Membrane-induced structure of the mammalian tachykinin Neuropeptide gamma

Abstract

Neuropeptide gamma (NPγ) is a neurokinin-2 (NK-2) receptor selective agonist, which plays an important role in mediation of asthma and elicits a wide range of biological responses like bronchoconstriction, vasodepression and regulation of endocrine functions. The structure determination of this peptide agonist is important in understanding the molecular basis of peptide ligand recognition by the receptor and for rational drug design. In the present study we report the solution structure of NPγ characterized by circular dichroism (CD) spectropolarimetry and 2D 1H NMR spectroscopy in both aqueous and membrane mimetic solvents.
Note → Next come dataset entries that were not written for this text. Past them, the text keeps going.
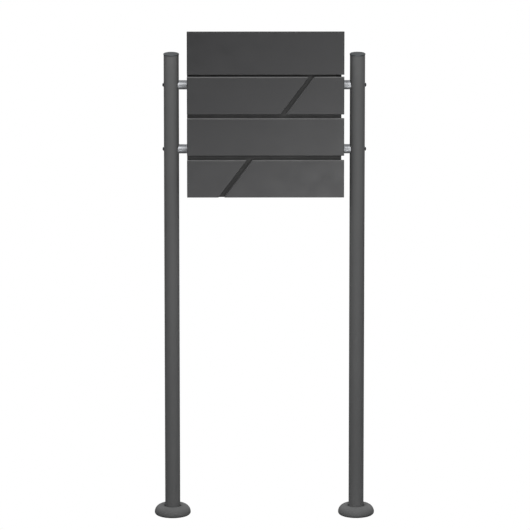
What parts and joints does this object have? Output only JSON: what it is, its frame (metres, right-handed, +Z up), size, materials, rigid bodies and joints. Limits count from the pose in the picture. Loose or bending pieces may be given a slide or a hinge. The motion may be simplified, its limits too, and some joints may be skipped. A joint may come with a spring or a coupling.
{
  "type": "post-mounted letterbox",
  "caption": "Letterbox with a slatted front door and a top letter flap, held between round posts that stand on flanged feet.",
  "frame": {"origin": "on the ground, midway between the two posts, at the middle of the depth", "axes": "+X to the right seen from the front, +Y away from the front, +Z up"},
  "size_m": [0.5274, 0.105, 1.2],
  "materials": {
    "powder_coat": "anthracite fine-texture powder coat, matt",
    "cap_plastic": "moulded anthracite plastic, lightly grained",
    "stainless": "turned stainless steel, fine marks round it",
    "dark_steel": "blackened steel, slightly oily",
    "zinc": "zinc-plated steel, faintly mottled",
    "chrome": "bright nickel plate on a die-cast lock",
    "rubber": "matt black moulded rubber"
  },
  "bodies": {
    "stand": {"left_post_tube": "powder_coat", "left_post_cap": "cap_plastic", "left_base_plate": "powder_coat", "left_base_rosette": "powder_coat", "upper_left_spacer": "stainless", "upper_left_bolt": "dark_steel", "upper_left_nut": "zinc", "lower_left_spacer": "stainless", "lower_left_bolt": "dark_steel", "lower_left_nut": "zinc", "right_post_tube": "powder_coat", "right_post_cap": "cap_plastic", "right_base_plate": "powder_coat", "right_base_rosette": "powder_coat", "upper_right_spacer": "stainless", "upper_right_bolt": "dark_steel", "upper_right_nut": "zinc", "lower_right_spacer": "stainless", "lower_right_bolt": "dark_steel", "lower_right_nut": "zinc", "body_wrap": "powder_coat", "top_cover": "powder_coat", "bottom_cover": "powder_coat", "door_bumper_1": "rubber", "door_bumper_2": "rubber", "upper_hinge_frame_leaf": "zinc", "upper_hinge_pin": "zinc", "lower_hinge_frame_leaf": "zinc", "lower_hinge_pin": "zinc"},
    "door": {"door_plate": "powder_coat", "strip_2_left": "powder_coat", "strip_2_left_nut_1": "zinc", "strip_2_left_nut_2": "zinc", "strip_2_right": "powder_coat", "strip_2_right_nut_1": "zinc", "strip_2_right_nut_2": "zinc", "strip_3": "powder_coat", "strip_3_nut_1": "zinc", "strip_3_nut_2": "zinc", "strip_4_left": "powder_coat", "strip_4_left_nut_1": "zinc", "strip_4_left_nut_2": "zinc", "strip_4_right": "powder_coat", "strip_4_right_nut_1": "zinc", "strip_4_right_nut_2": "zinc", "flap_bumper_1": "rubber", "flap_bumper_2": "rubber", "upper_hinge_door_leaf": "zinc", "lower_hinge_door_leaf": "zinc", "left_flap_bracket": "zinc", "right_flap_bracket": "zinc", "flap_hinge_rod": "zinc", "lock_housing": "chrome", "lock_nut": "zinc"},
    "flap": {"flap": "powder_coat"},
    "lock_barrel": {"lock_plug": "chrome", "lock_cam": "zinc", "cam_screw": "zinc"}
  },
  "joints": [
    {"name": "door_hinge", "type": "hinge", "parent": "stand", "child": "door", "pos_m": [-0.1804, -0.0355, 1], "axis": [0, 0, -1], "range_deg": [0, 110]},
    {"name": "flap_hinge", "type": "hinge", "parent": "door", "child": "flap", "pos_m": [0.0028, -0.0475, 1.188], "axis": [-1, 0, 0], "range_deg": [0, 75]},
    {"name": "lock_turn", "type": "hinge", "parent": "door", "child": "lock_barrel", "pos_m": [0.15, -0.04, 1.117], "axis": [0, -1, 0], "range_deg": [0, 90]}
  ]
}
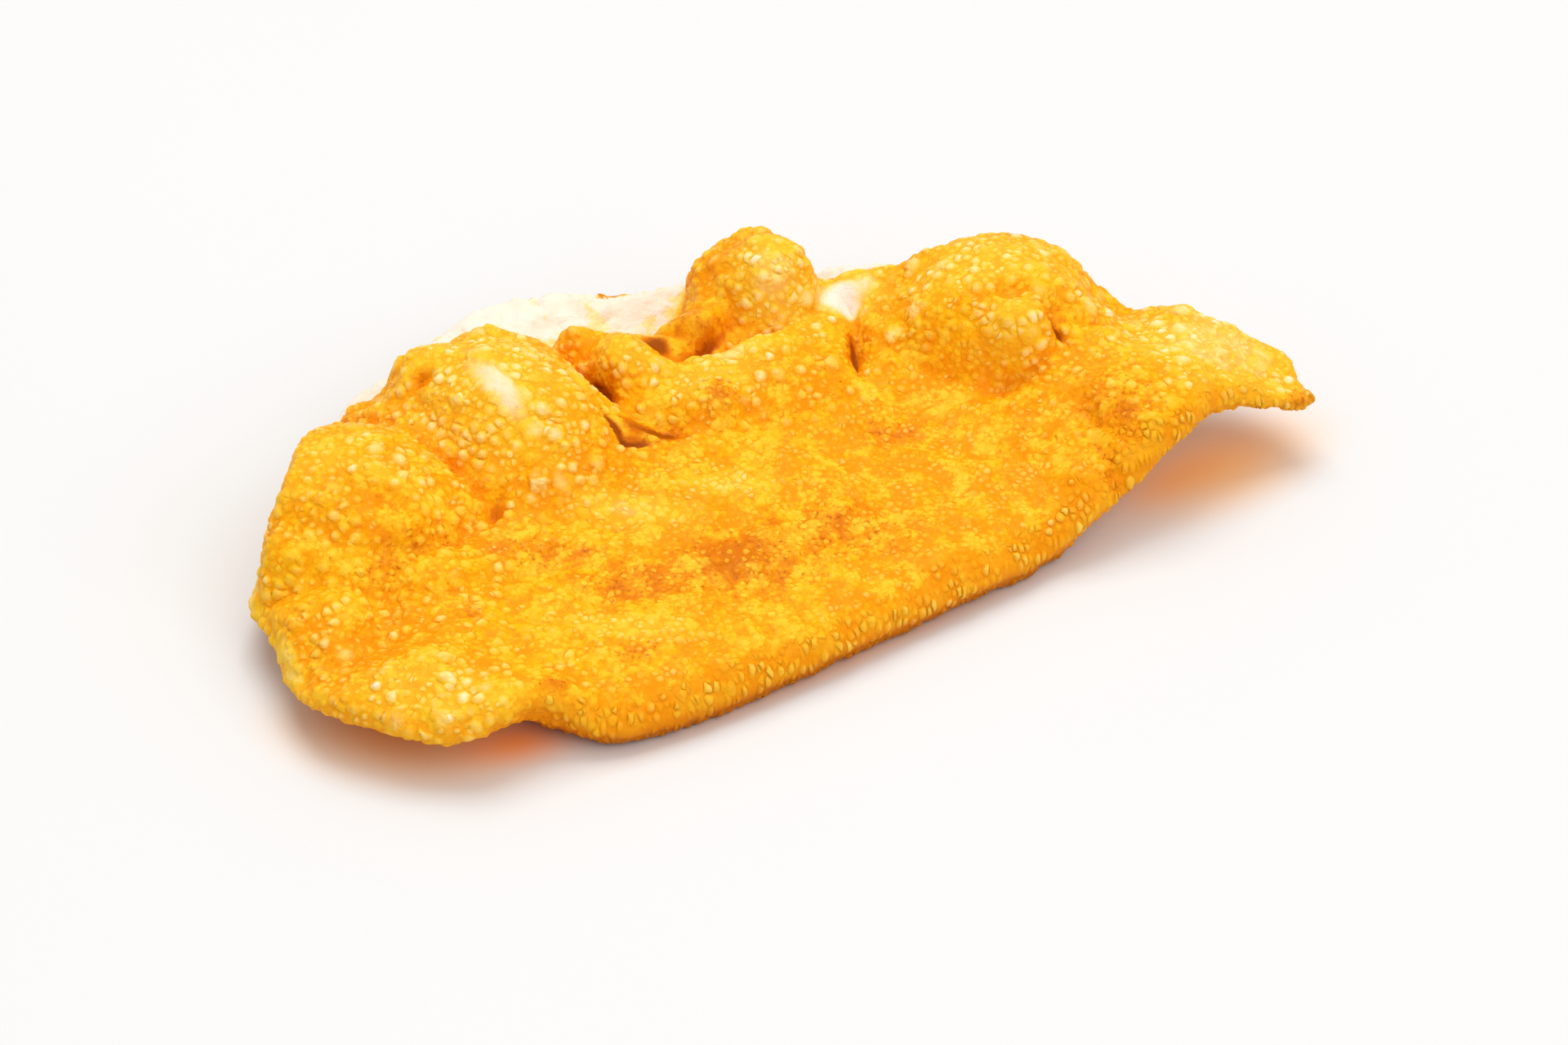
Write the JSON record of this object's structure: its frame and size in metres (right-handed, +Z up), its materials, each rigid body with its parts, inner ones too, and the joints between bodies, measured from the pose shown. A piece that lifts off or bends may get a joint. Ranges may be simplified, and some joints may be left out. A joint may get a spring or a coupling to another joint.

Effect of calcium ions on the conformation of NPγ was also studied using CD spectropolarimetry. Sequence-specific resonance assignments of protons have been made with the aid of correlation spectroscopy experiments and nuclear Overhauser effect spectroscopy experiments. The distance constraints obtained from the NMR data have been utilized to generate a family of structures, which have been refined using restrained energy minimization and dynamics. These data show that in water NPγ prefers to be in an extended chain conformation whereas a helical conformation is induced in the central core and the C-terminal region of the peptide (K13–M21) in the presence of perdeuterated dodecylphosphocholine micelles, a membrane model system. A type II′ β turn from H9 to R11 precedes the helical core in the C-terminus of NPγ. N-terminus of NPγ also displays some degree of order and a possible turn structure. Conformation adopted by NPγ in presence of lipid micelles represents a structural motif typical of NK-2 selective agonists and is similar to that observed for Neurokinin A in hydrophobic environment. The observed conformational features have been correlated to the binding ability and biological activity of NPγ.